Un temps qu’on explore mais également un temps que l’on travaille comme une matière narrative. LES PAPILLONS NOIRS et FUNERAL FOR A DOG font dans la transmission et la valeur vériste que l’on accorde aux histoires racontées. La première avec une vision extrême, vigilante qui anticipe #MeToo et #TimesUp ; la seconde de façon un peu plus classique avec son récit en flash-back, d’une histoire d’amour/amitié à trois sommets. Retracer linéairement un récit intéresse peu mais l’exploser peut devenir l’artifice pour pallier certaines faiblesses de construction.
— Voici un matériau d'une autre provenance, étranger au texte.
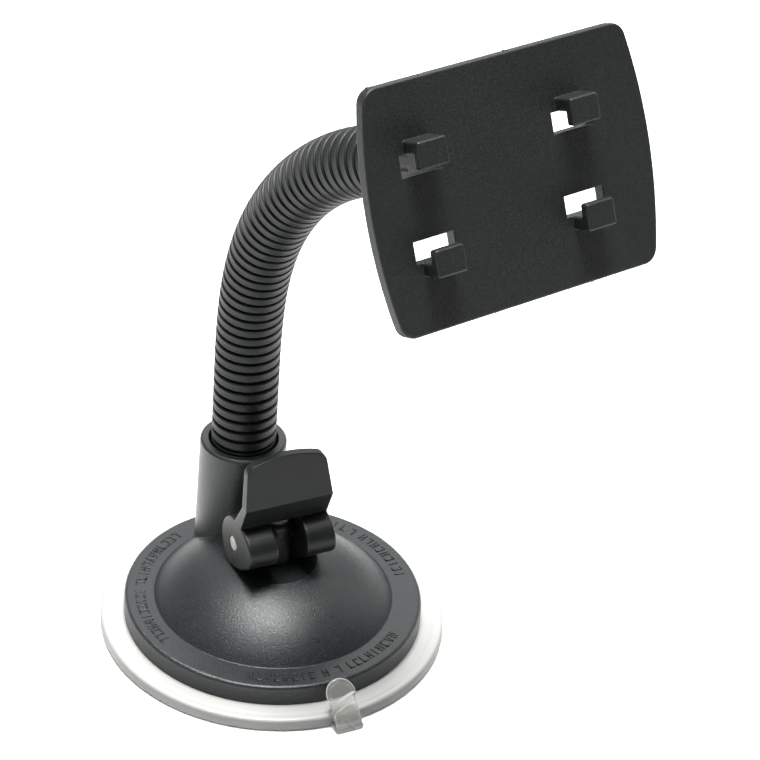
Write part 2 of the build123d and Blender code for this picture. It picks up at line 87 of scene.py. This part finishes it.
def mesh_from(name, verts, faces):
    """A smooth-shaded mesh with its faces turned outwards."""
    mesh = bpy.data.meshes.new(name)
    mesh.from_pydata([tuple(v) for v in verts], [], faces)
    mesh.update()
    bm = bmesh.new()
    bm.from_mesh(mesh)
    bmesh.ops.recalc_face_normals(bm, faces=bm.faces)
    bm.to_mesh(mesh)
    bm.free()
    for polygon in mesh.polygons:
        polygon.use_smooth = True
    return mesh


def mesh_of(bm, name):
    """Ends a bmesh and gives its mesh."""
    mesh = bpy.data.meshes.new(name)
    bm.to_mesh(mesh)
    bm.free()
    return mesh


def rings_to_mesh(name, rings):
    """A closed skin over rings of equal count, each a list of points, with a face over each end."""
    count = len(rings[0])
    verts = [p for ring in rings for p in ring]
    faces = []
    for i in range(len(rings) - 1):
        for j in range(count):
            k = (j + 1) % count
            faces.append((i * count + j, i * count + k, (i + 1) * count + k, (i + 1) * count + j))
    faces.append(tuple(reversed(range(count))))
    faces.append(tuple(range(len(verts) - count, len(verts))))
    return mesh_from(name, verts, faces)


def lathe(name, profile, steps):
    """A closed solid of revolution about the Z axis, from a closed (radius, height) outline."""
    verts, faces = [], []
    count = len(profile)
    for i in range(steps):
        a = 2 * pi * i / steps
        for r, z in profile:
            verts.append((r * cos(a), r * sin(a), z))
    for i in range(steps):
        n = (i + 1) % steps
        for j in range(count):
            k = (j + 1) % count
            faces.append((i * count + j, n * count + j, n * count + k, i * count + k))
    return mesh_from(name, verts, faces)


def arc_points(centre, radius, start, end, steps):
    """Points of an arc, both ends included."""
    return [
        (centre[0] + radius * cos(start + (end - start) * i / steps),
         centre[1] + radius * sin(start + (end - start) * i / steps))
        for i in range(steps + 1)
    ]


def sharp_by_angle(obj, angle):
    """Smooth shading that keeps the edges that turn by more than an angle."""
    mesh = obj.data
    bm = bmesh.new()
    bm.from_mesh(mesh)
    for edge in bm.edges:
        edge.smooth = not (len(edge.link_faces) == 2 and edge.calc_face_angle(0) > angle)
    bm.to_mesh(mesh)
    bm.free()


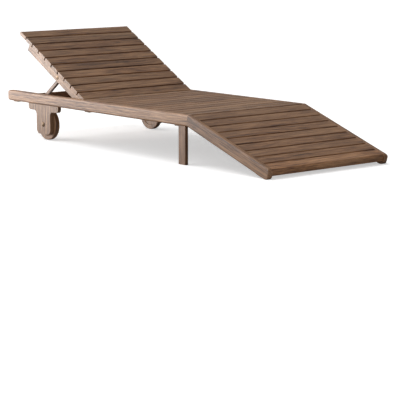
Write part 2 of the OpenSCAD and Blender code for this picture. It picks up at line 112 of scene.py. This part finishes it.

La narration morcelée qui vague d’une époque à l’autre est virtuose dans WE OWN THIS CITY (OCS), retour tonitruant de David Simon à Baltimore qui mixe THE SHIELD et THE WIRE, quand elle plombe les premiers épisodes de SENTINELLES, cherche à donner le tournis dans PARALLÈLES, lasse dans la Belge TWO SUMMERS et rend confuse la suédoise THE DARK HEART. Difficile pour STATION ELEVEN de recréer les sensations du roman de Emily St John Mandel avec sa narration poupée russe, quand la géniale strip-teaso-coenienne DES GENS BIEN (Arte) s’amuse à la danse d’Hélène avec la sienne. Plus émotifs, les flash-backs illustrant l’ancienne vie du jeune héros de THE BIRTH OF DANIEL F. HARRIS, cloîtré par un père qui l’extrait du monde.

La protection des enfants/bébés a été une micro thématique du festival. Ils sont au cœur d’un trafic dans l’israélienne CHILDREN IN THE WOODS, la cible d’expériences dans SYNDROME E (TF1), à l’origine indirecte d’un scandale sanitaire dans TRANSPORT et enfin rythment la vie professionnelle épuisante dans THIS IS GOING TO HURT. Dans l’insupportable THE BABY (OCS), qui imagine un bébé maudit traversant les époques pour semer la mort derrière lui, mix entre LA MALÉDICTION et DESTINATION FINALE, c’est protéger ou se protéger.

Sillonner le temps, s’en imprégner, s’en extraire : les séries du festival ont figé le monde pour mieux le regarder mais se sont baladées dans les flux avec une inappétence à l’idée de se fixer. L’histoire que l’on raconte ne suffit plus, il y a aussi la manière. Une position dans l’ère du temps quand la vérité importe moins que le récit qu’on en fait. C’est l’exposé malhonnête que fait le gouvernement français pour étouffer l’affaire Malik Oussekine ou celui qui arrange le commandement français de SENTINELLES. C’est le mensonge d’un père à son fils dans THE BIRTH OF DANIEL F. HARRIS. C’est le fantasme dans lequel s’abîment les flics ripoux de WE OWN THIS CITY. Le déni des personnages de TWO SUMMERS, la déchéance morale DES GENS BIEN. Il y a l’histoire, le monde et la perception qu’on en a. « Les grandes séries regardent le monde » et on regarde les grandes séries.